# Republican Congressman’s Scathing 1-Minute Obama Critique on House Floor



## kwflatbed (Dec 29, 2004)

Rep. Jim Bridenstine (R-Okla.).
Speaking on the House floor Monday, Rep. Jim Bridenstine (R-Okla.) delivered a brief-yet-scathing review of President Barack Obama and his administration.
In just over a minute, Bridenstine rattled off the lengthy list of scandals and missteps that have occurred under President Obama. The GOP lawmaker said the fact that his administration is spinning out of control proves Obama is "not fit to lead" as commander in chief.
We present his remarks in full:
"The president's Justice Department sold weapons to narco-terrorists south of our border, who killed one of our finest.
The president's State Department lied about Benghazi with false information provided by the White House.
The president's attorney general authorized spying on a Fox News reporter and his family for reporting on a North Korean nuclear test.
The president's Justice Department confiscated phone records of the Associated Press because they reported on a thwarted terrorist attack.
The president's Treasury Department uses the IRS to target political opposition.
The president's Health and Human Services secretary pressures insurance companies she is supposed to regulate to promote 'Obamacare,' which is the same law she uses to force citizens to pay for abortion inducing drugs against their religious liberties."​He then went on to say that the president's "dishonesty, incompetence, vengefulness and lack of moral compass lead many to suggest that he is not fit to lead."
"The only problem is that his vice president is equally unfit and even more embarrassing," Bridenstine concluded.

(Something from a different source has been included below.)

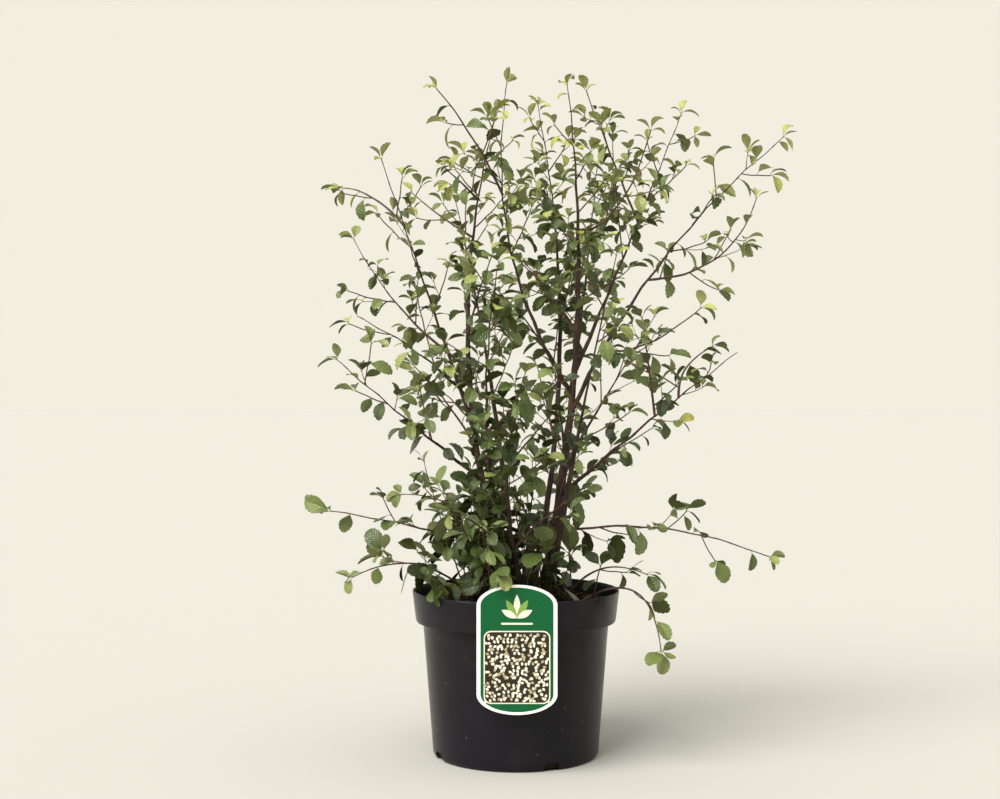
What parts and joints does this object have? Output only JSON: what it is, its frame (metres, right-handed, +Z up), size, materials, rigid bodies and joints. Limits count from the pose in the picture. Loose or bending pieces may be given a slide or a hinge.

Video: http://www.theblaze.com/stories/201...k&utm_medium=story&utm_campaign=Share Buttons


----------



## Marks72 (Jan 30, 2009)

Rep. Jim Bridenstine, your ok in my book, I don't care what they say aboutcha.....


----------



## 263FPD (Oct 29, 2004)

HAHAHAHAHA. Love this!!!!


----------



## Guest (Jun 5, 2013)




----------



## KozmoKramer (Apr 25, 2004)

kwflatbed said:


> Rep. Jim Bridenstine (R-Okla.).
> Speaking on the House floor Monday, ..delivered a brief-yet-scathing review of President Barack Obama and his administration....


----------



## 7costanza (Aug 29, 2006)

THIS, is exactly WTF im talking about, we ( Conservatives) NEED to stop placating these Socialist fucks and start hammering them ( verbally) every single chance we can or we WILL lose this Country.


----------